## Begin
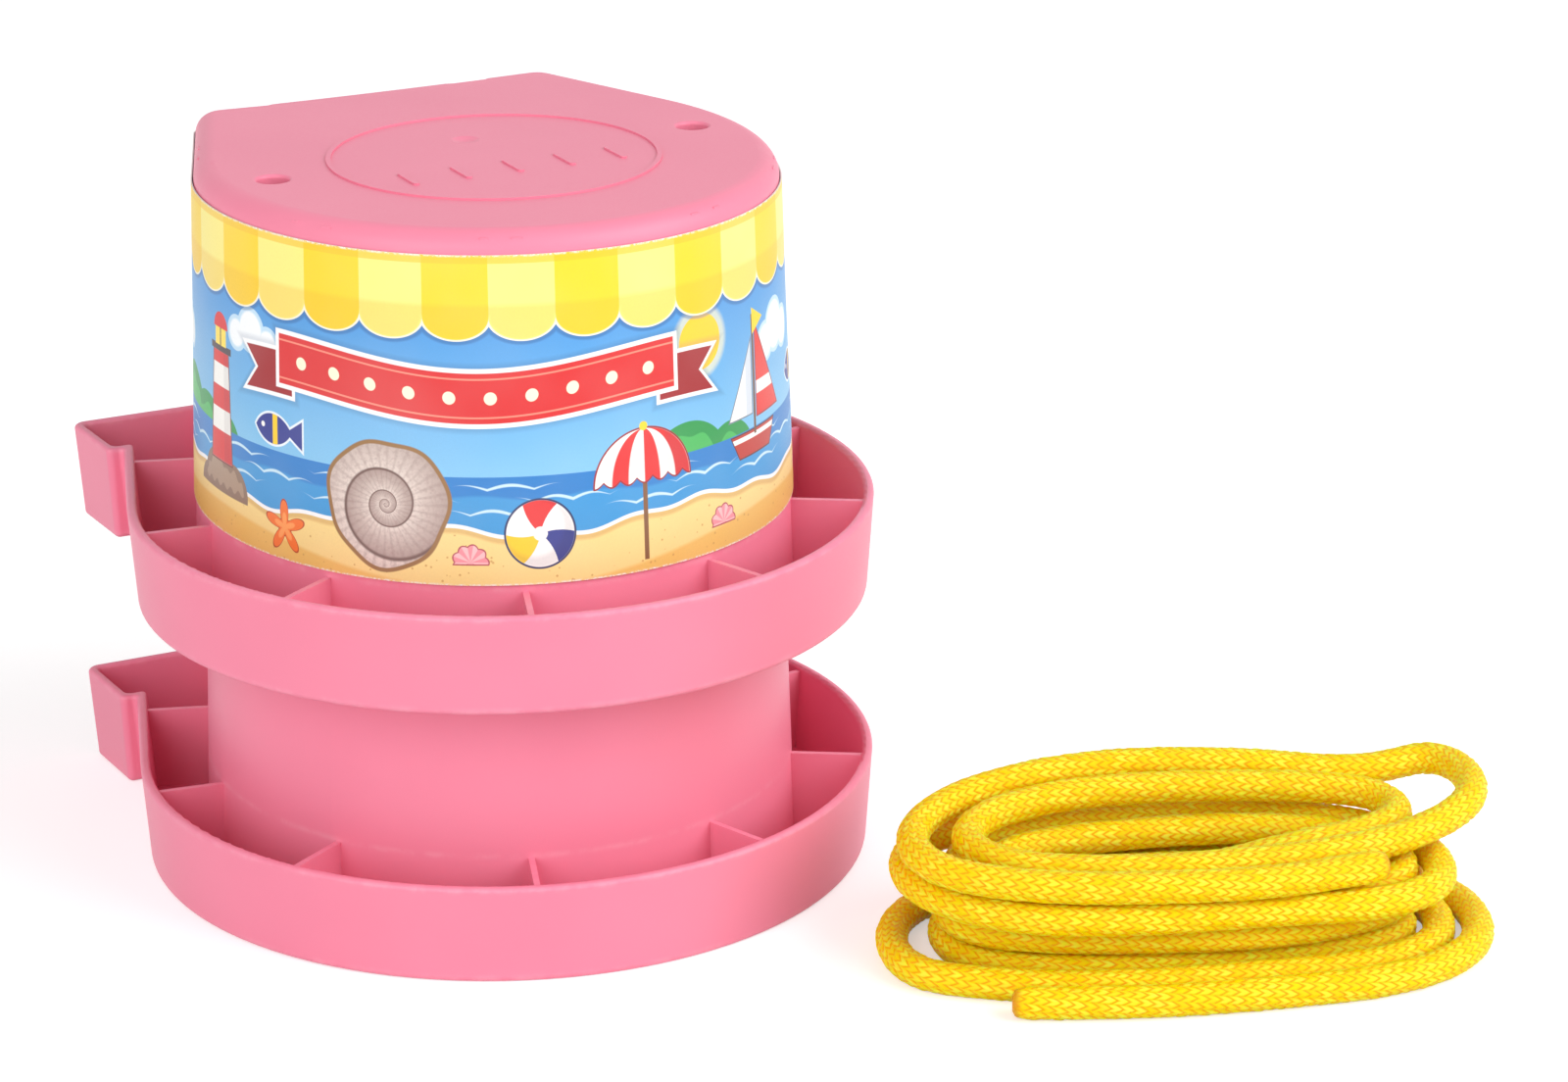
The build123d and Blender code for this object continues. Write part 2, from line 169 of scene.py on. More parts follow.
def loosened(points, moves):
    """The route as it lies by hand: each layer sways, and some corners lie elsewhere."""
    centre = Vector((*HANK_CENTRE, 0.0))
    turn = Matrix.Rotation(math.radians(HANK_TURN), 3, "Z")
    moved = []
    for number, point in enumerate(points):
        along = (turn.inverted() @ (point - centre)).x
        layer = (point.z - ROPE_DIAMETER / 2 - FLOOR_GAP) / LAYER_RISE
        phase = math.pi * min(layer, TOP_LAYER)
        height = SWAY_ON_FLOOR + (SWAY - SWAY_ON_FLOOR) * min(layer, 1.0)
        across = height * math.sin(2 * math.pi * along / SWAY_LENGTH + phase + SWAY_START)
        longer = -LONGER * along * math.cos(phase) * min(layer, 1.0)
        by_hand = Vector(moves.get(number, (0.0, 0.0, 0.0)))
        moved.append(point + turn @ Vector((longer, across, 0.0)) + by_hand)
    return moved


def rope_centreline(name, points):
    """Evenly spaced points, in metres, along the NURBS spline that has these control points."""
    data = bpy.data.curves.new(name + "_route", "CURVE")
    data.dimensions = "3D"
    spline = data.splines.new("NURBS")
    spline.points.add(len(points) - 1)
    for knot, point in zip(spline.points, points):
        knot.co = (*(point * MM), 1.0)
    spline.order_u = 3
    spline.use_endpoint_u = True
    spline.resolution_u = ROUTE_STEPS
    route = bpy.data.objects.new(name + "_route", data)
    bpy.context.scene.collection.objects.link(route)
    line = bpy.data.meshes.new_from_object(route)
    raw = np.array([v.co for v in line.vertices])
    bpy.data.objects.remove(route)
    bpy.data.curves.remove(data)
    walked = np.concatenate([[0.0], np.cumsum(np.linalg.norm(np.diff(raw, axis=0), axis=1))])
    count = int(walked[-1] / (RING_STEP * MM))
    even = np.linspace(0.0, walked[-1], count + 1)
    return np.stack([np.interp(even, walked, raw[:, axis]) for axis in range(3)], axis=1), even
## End
## Begin
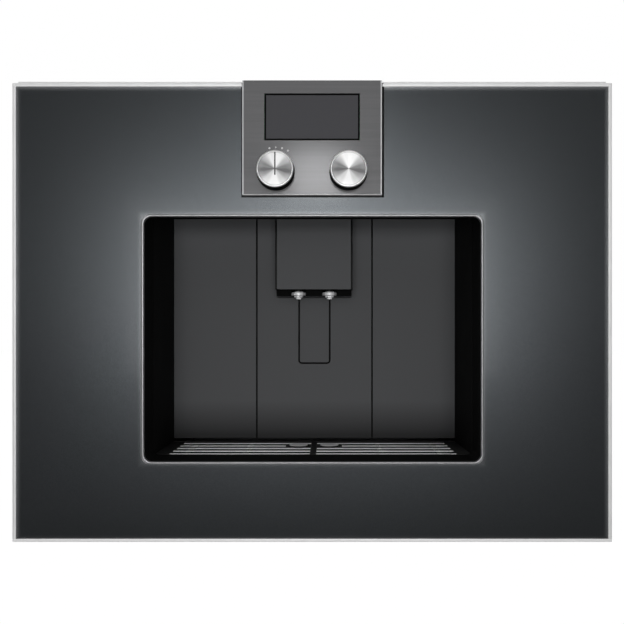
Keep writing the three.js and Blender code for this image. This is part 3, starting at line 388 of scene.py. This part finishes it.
## End
## Given task
Work out how many lines of the data above hold the word "this", and write only the count.

## Written solution
2